§ **Directive**
Write out the lines from the top of the material through the line with "return node.outputs[output]", exactly and with nothing added.

§ **Provided material**
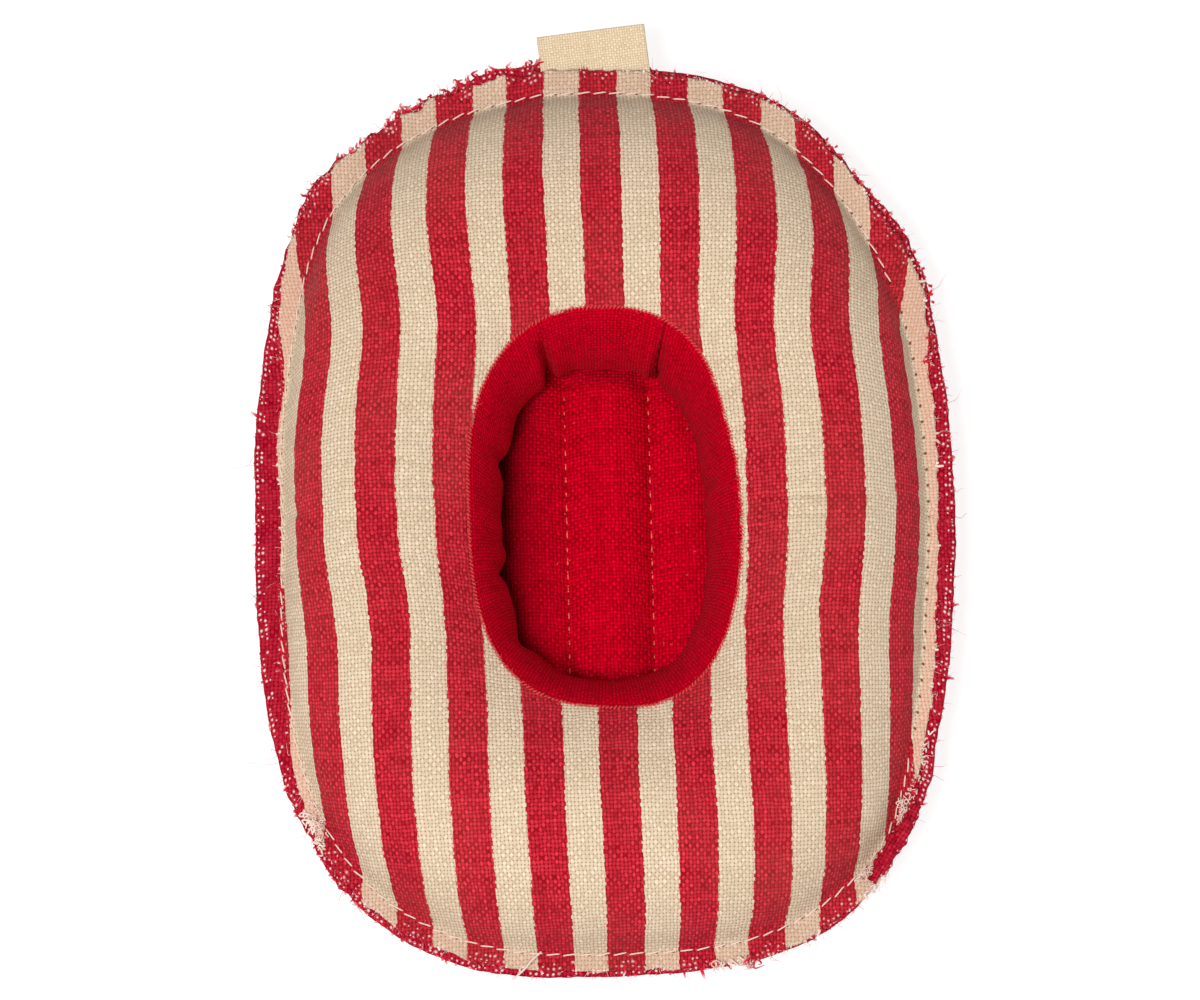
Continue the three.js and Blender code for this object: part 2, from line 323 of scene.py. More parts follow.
def dye(red, green, blue):
    """A colour from its eight-bit display values."""
    parts = [c / 255 for c in (red, green, blue)]
    return tuple(c / 12.92 if c < 0.04045 else ((c + 0.055) / 1.055) ** 2.4 for c in parts) + (1,)


class Nodes:
    """Short names for the nodes of one material."""

    def __init__(self, name):
        self.material = bpy.data.materials.new(name)
        self.material.use_nodes = True
        self.tree = self.material.node_tree
        self.shader = self.tree.nodes["Principled BSDF"]

    def put(self, node, socket, value):
        if isinstance(value, bpy.types.NodeSocket):
            self.tree.links.new(value, node.inputs[socket])
        else:
            node.inputs[socket].default_value = value

    def new(self, kind, output=0, settings=None, **inputs):
        node = self.tree.nodes.new(kind)
        for key, value in (settings or {}).items():
            setattr(node, key, value)
        for socket, value in inputs.items():
            self.put(node, socket.replace("_", " "), value)
        return node.outputs[output]

    def math(self, operation, *values):
        node = self.tree.nodes.new("ShaderNodeMath")
        node.operation = operation
        for i, value in enumerate(values):
            self.put(node, i, value)
        return node.outputs[0]

    def plus(self, first, second):
        return self.math("ADD", first, second)

    def minus(self, first, second):
        return self.math("SUBTRACT", first, second)

    def times(self, first, second):
        return self.math("MULTIPLY", first, second)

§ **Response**
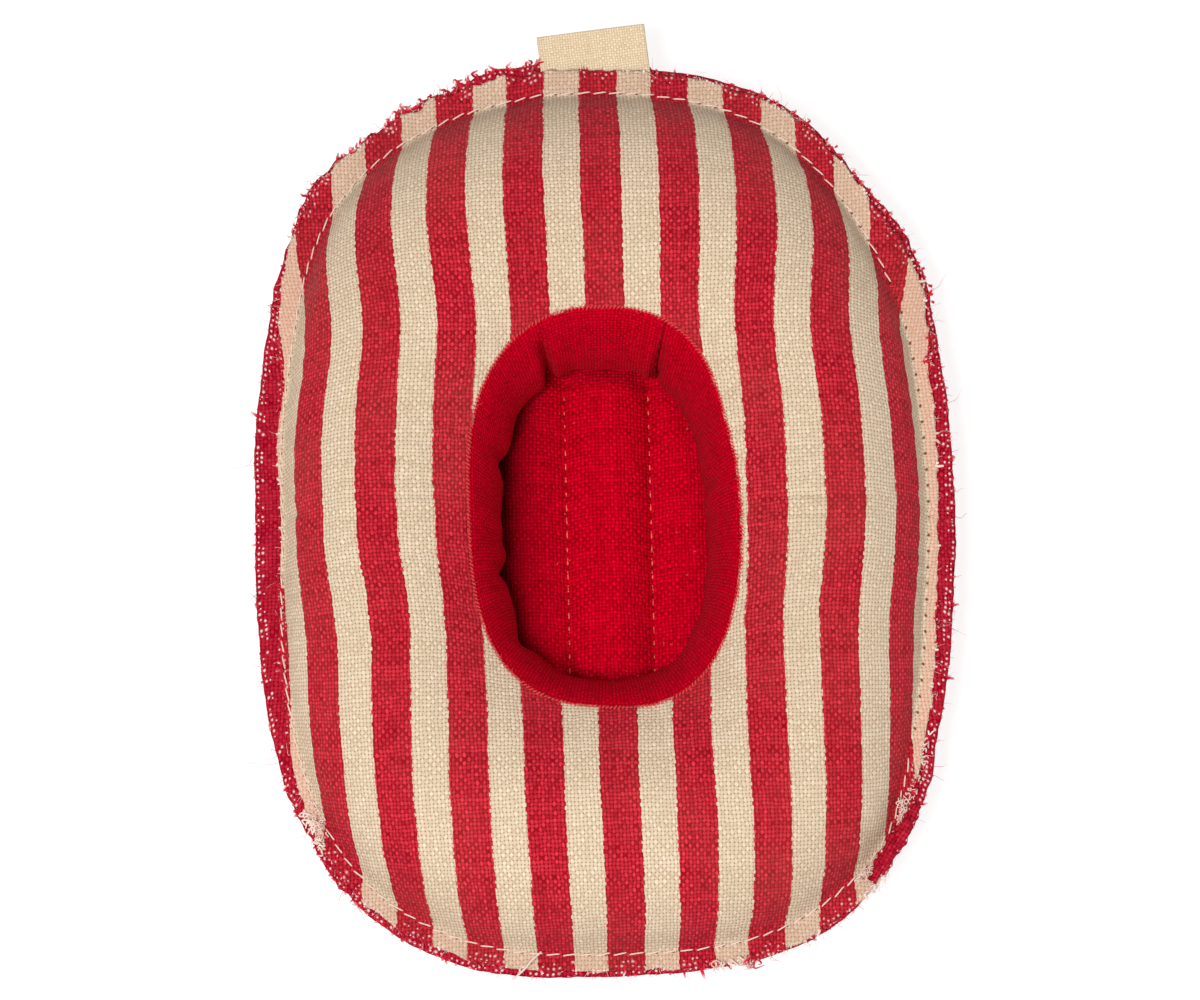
Continue the three.js and Blender code for this object: part 2, from line 323 of scene.py. More parts follow.
def dye(red, green, blue):
    """A colour from its eight-bit display values."""
    parts = [c / 255 for c in (red, green, blue)]
    return tuple(c / 12.92 if c < 0.04045 else ((c + 0.055) / 1.055) ** 2.4 for c in parts) + (1,)


class Nodes:
    """Short names for the nodes of one material."""

    def __init__(self, name):
        self.material = bpy.data.materials.new(name)
        self.material.use_nodes = True
        self.tree = self.material.node_tree
        self.shader = self.tree.nodes["Principled BSDF"]

    def put(self, node, socket, value):
        if isinstance(value, bpy.types.NodeSocket):
            self.tree.links.new(value, node.inputs[socket])
        else:
            node.inputs[socket].default_value = value

    def new(self, kind, output=0, settings=None, **inputs):
        node = self.tree.nodes.new(kind)
        for key, value in (settings or {}).items():
            setattr(node, key, value)
        for socket, value in inputs.items():
            self.put(node, socket.replace("_", " "), value)
        return node.outputs[output]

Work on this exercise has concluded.